%%
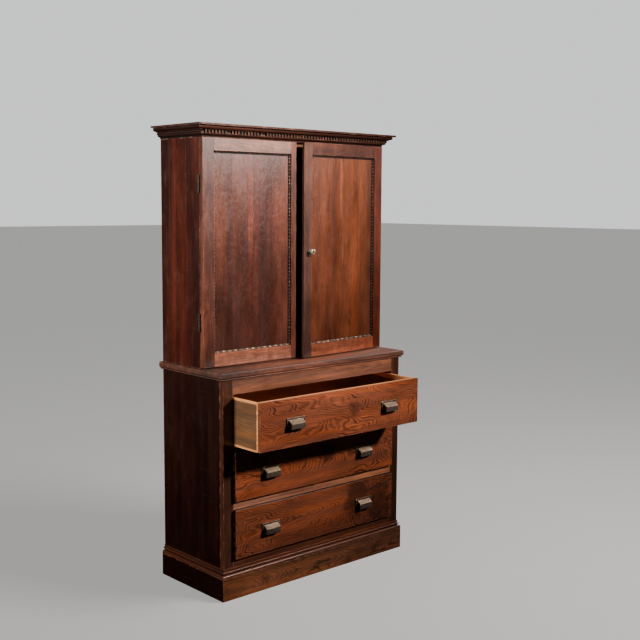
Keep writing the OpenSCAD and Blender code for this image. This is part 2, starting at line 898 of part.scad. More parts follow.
module bolt_plate() {
  back = door_t + bolt_plate_t;
  half = bolt_r + loop_wall;
  color("#4a4038") at_left_door() difference() {
    union() {
      box([bolt_x - half - loop_foot, door_t, bolt_plate_z], [bolt_x + half + loop_foot, back, bolt_plate_z + bolt_plate_h]);
      for (z = [bolt_plate_z + bolt_set, bolt_plate_z + bolt_plate_h - bolt_set - loop_h])
        box([bolt_x - half, back, z], [bolt_x + half, bolt_y + half, z + loop_h]);
    }
    translate([bolt_x, bolt_y, bolt_plate_z - over]) cylinder(h = bolt_plate_h + 2 * over, r = bolt_r + fit);
  }
}

module bolt() {
  grip_z = bolt_plate_z + bolt_set + loop_h + 6;
  color("#5a4c40") at_left_door() {
    translate([bolt_x, bolt_y, bolt_top - bolt_l]) cylinder(h = bolt_l, r = bolt_r);
    translate([bolt_x, bolt_y, grip_z]) rotate([-90, 0, 0]) cylinder(h = bolt_r + 8, r = bolt_r - 0.5);
  }
}

// Drawers are drawn from the lower front edge of their fronts

module at_drawer(i) {
  translate([0, -drawer_out[i], run_z[i] + front_lift]) children();
}

// The tails of one corner, as prisms through the side's thickness.
// They are wide at "tip_y" and narrow at "root_y", and share out the height from z0 to z1.
module tail_row(z0, z1, tip_y, root_y) {
  pitch = (z1 - z0) / tails;
  wide = pitch * tail_share;
  narrow = wide - 2 * tail_slope * abs(root_y - tip_y);
  for (i = [0:tails - 1]) {
    middle = z0 + (i + 0.5) * pitch;
    translate([-drawer_half, 0, 0]) rotate([90, 0, 90]) linear_extrude(height = side_t) polygon([
      [tip_y, middle - wide / 2], [root_y, middle - narrow / 2],
      [root_y, middle + narrow / 2], [tip_y, middle + wide / 2]
    ]);
  }
}

module front_tails(i) {
  tail_row(side_z0, front_h[i] + side_z0, lap, front_t);
}

module back_tails(i) {
  tail_row(back_z0, side_top(i) - back_drop, drawer_l, drawer_l - side_t);
}

function side_top(i) = front_h[i] + side_z0;

module tray(i) {
  box(
    [-drawer_half + side_t - tray_groove, front_t - tray_groove, tray_z],
    [drawer_half - side_t + tray_groove, drawer_l, back_z0]
  );
}

module drawer_front(i) {
  difference() {
    box([-drawer_half, 0, 0], [drawer_half, front_t, front_h[i]]);
    both_sides() front_tails(i);
    tray(i);
  }
}

module drawer_sides(i) {
  top = side_top(i);
  both_sides() difference() {
    box([-drawer_half, lap, side_z0], [-drawer_half + side_t, drawer_l, top]);
    difference() {
      box([-drawer_half - over, lap - over, side_z0 - over], [-drawer_half + side_t + over, front_t, top + over]);
      front_tails(i);
    }
    difference() {
      box(
        [-drawer_half - over, drawer_l - side_t, back_z0],
        [-drawer_half + side_t + over, drawer_l + over, top - back_drop]
      );
      back_tails(i);
    }
    tray(i);
  }
}

module drawer_back(i) {
  difference() {
    box([-drawer_half, drawer_l - side_t, back_z0], [drawer_half, drawer_l, side_top(i) - back_drop]);
    both_sides() back_tails(i);
  }
}

// A bin pull: a rimmed plate with a hood that is closed above, in front and at its ends, and open below
module pull() {
  hood_top = hood_h / 2;
  hood_foot = hood_top - hood_h;
  brow = hood_h * 0.38;
  outer = [
    [0, hood_foot], [hood_out, hood_foot], [hood_out, hood_top - brow], [plate_t, hood_top], [0, hood_top]
  ];
  inner = [
    [plate_t, hood_foot - over], [hood_out - hood_wall, hood_foot - over],
    [hood_out - hood_wall, hood_top - brow - hood_wall / 2], [plate_t, hood_top - 1.3 * hood_wall]
  ];
  half_plate = [plate_w / 2, plate_h / 2];
  field = half_plate - [plate_rim, plate_rim];
  difference() {
    box([-half_plate[0], -plate_t - rim_h, -half_plate[1]], [half_plate[0], 0, half_plate[1]]);
    box([-field[0], -plate_t - rim_h - over, -field[1]], [field[0], -plate_t, field[1]]);
  }
  rotate([90, 0, -90]) difference() {
    linear_extrude(height = hood_w, center = true) polygon(outer);
    linear_extrude(height = hood_w - 2 * hood_wall, center = true) polygon(inner);
  }
}

module drawer_pulls(i) {
  color("#3c3028") at_drawer(i) for (x = [-pull_x, pull_x])
    translate([x, 0, front_h[i] / 2 - pull_drop]) pull();
}

module drawer1_front() { color("#8c4720") at_drawer(0) drawer_front(0); }
module drawer1_sides() { color("#9a7048") at_drawer(0) drawer_sides(0); }
module drawer1_back() { color("#9a7048") at_drawer(0) drawer_back(0); }
module drawer1_bottom() { color("#a07850") at_drawer(0) tray(0); }
module drawer1_pulls() { drawer_pulls(0); }
module drawer2_front() { color("#7a3c1a") at_drawer(1) drawer_front(1); }
module drawer2_sides() { color("#9a7048") at_drawer(1) drawer_sides(1); }
module drawer2_back() { color("#9a7048") at_drawer(1) drawer_back(1); }
module drawer2_bottom() { color("#a07850") at_drawer(1) tray(1); }
module drawer2_pulls() { drawer_pulls(1); }
module drawer3_front() { color("#6a3416") at_drawer(2) drawer_front(2); }
module drawer3_sides() { color("#9a7048") at_drawer(2) drawer_sides(2); }
module drawer3_back() { color("#9a7048") at_drawer(2) drawer_back(2); }
module drawer3_bottom() { color("#a07850") at_drawer(2) tray(2); }
module drawer3_pulls() { drawer_pulls(2); }

plinth_front();
plinth_sides();
plinth_back();
plinth_cap_front();
plinth_cap_sides();
base_sides();
base_bottom();
base_back();
base_top();
face_stiles();
face_rails();
drawer_runners();
drawer_guides();
drawer_stops();
upper_sides();
upper_bottom();
upper_top();
upper_back();
shelves();
centre_post();
cornice_frame();
bed_front();
bed_sides();
dentil_strip();
crown_front();
crown_sides();
cornice_cap();
hinge_case_leaves();
hinge_pins();
left_stiles();
left_rails();
left_panel();
left_bead();
left_hinge_leaves();
bolt_plate();
bolt();
right_stiles();
right_rails();
right_panel();
right_bead();
right_hinge_leaves();
knob_rose();
knob();
knob_tongue();
drawer1_front();
drawer1_sides();
drawer1_back();
drawer1_bottom();
drawer1_pulls();
drawer2_front();
drawer2_sides();
drawer2_back();
drawer2_bottom();
drawer2_pulls();
drawer3_front();
drawer3_sides();
drawer3_back();
drawer3_bottom();
drawer3_pulls();
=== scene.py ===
"""Looks of the cabinet on chest: finished boards, mouldings, metalwork, light and camera."""

import json
import math
import random

import bmesh
import bpy
from bpy.props import FloatProperty, FloatVectorProperty, PointerProperty
from mathutils import Matrix, Vector, noise


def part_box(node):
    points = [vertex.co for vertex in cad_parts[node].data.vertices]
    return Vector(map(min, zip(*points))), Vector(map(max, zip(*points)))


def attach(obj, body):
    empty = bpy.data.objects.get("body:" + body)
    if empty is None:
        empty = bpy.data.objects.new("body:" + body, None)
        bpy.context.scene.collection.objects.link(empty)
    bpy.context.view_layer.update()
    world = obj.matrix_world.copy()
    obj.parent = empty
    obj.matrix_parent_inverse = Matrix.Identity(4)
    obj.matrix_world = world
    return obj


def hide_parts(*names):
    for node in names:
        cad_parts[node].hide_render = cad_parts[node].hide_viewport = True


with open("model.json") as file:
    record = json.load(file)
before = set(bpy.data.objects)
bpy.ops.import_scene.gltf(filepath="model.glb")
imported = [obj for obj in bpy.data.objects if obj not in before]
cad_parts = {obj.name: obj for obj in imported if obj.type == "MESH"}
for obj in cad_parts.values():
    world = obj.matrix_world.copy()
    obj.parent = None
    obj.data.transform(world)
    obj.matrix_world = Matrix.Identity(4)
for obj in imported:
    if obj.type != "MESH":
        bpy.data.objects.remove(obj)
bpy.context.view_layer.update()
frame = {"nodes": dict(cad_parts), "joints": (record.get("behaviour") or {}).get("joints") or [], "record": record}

bl_info = {
    "name": "Cabinet on Chest",
    "version": (1, 0, 0),
    "blender": (4, 5, 0),
    "location": "3D View > Sidebar > Cabinet",
    "description": "Finishes the boards, mouldings and metalwork of a cabinet on chest",
    "category": "Object",
}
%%
Written exercise =
Each line from the one containing "plinth_front();" through the one containing "obj.matrix_world = world" must be retyped exactly, the first and last of these included.

Task solution =
plinth_front();
plinth_sides();
plinth_back();
plinth_cap_front();
plinth_cap_sides();
base_sides();
base_bottom();
base_back();
base_top();
face_stiles();
face_rails();
drawer_runners();
drawer_guides();
drawer_stops();
upper_sides();
upper_bottom();
upper_top();
upper_back();
shelves();
centre_post();
cornice_frame();
bed_front();
bed_sides();
dentil_strip();
crown_front();
crown_sides();
cornice_cap();
hinge_case_leaves();
hinge_pins();
left_stiles();
left_rails();
left_panel();
left_bead();
left_hinge_leaves();
bolt_plate();
bolt();
right_stiles();
right_rails();
right_panel();
right_bead();
right_hinge_leaves();
knob_rose();
knob();
knob_tongue();
drawer1_front();
drawer1_sides();
drawer1_back();
drawer1_bottom();
drawer1_pulls();
drawer2_front();
drawer2_sides();
drawer2_back();
drawer2_bottom();
drawer2_pulls();
drawer3_front();
drawer3_sides();
drawer3_back();
drawer3_bottom();
drawer3_pulls();
=== scene.py ===
"""Looks of the cabinet on chest: finished boards, mouldings, metalwork, light and camera."""

import json
import math
import random

import bmesh
import bpy
from bpy.props import FloatProperty, FloatVectorProperty, PointerProperty
from mathutils import Matrix, Vector, noise


def part_box(node):
    points = [vertex.co for vertex in cad_parts[node].data.vertices]
    return Vector(map(min, zip(*points))), Vector(map(max, zip(*points)))


def attach(obj, body):
    empty = bpy.data.objects.get("body:" + body)
    if empty is None:
        empty = bpy.data.objects.new("body:" + body, None)
        bpy.context.scene.collection.objects.link(empty)
    bpy.context.view_layer.update()
    world = obj.matrix_world.copy()
    obj.parent = empty
    obj.matrix_parent_inverse = Matrix.Identity(4)
    obj.matrix_world = world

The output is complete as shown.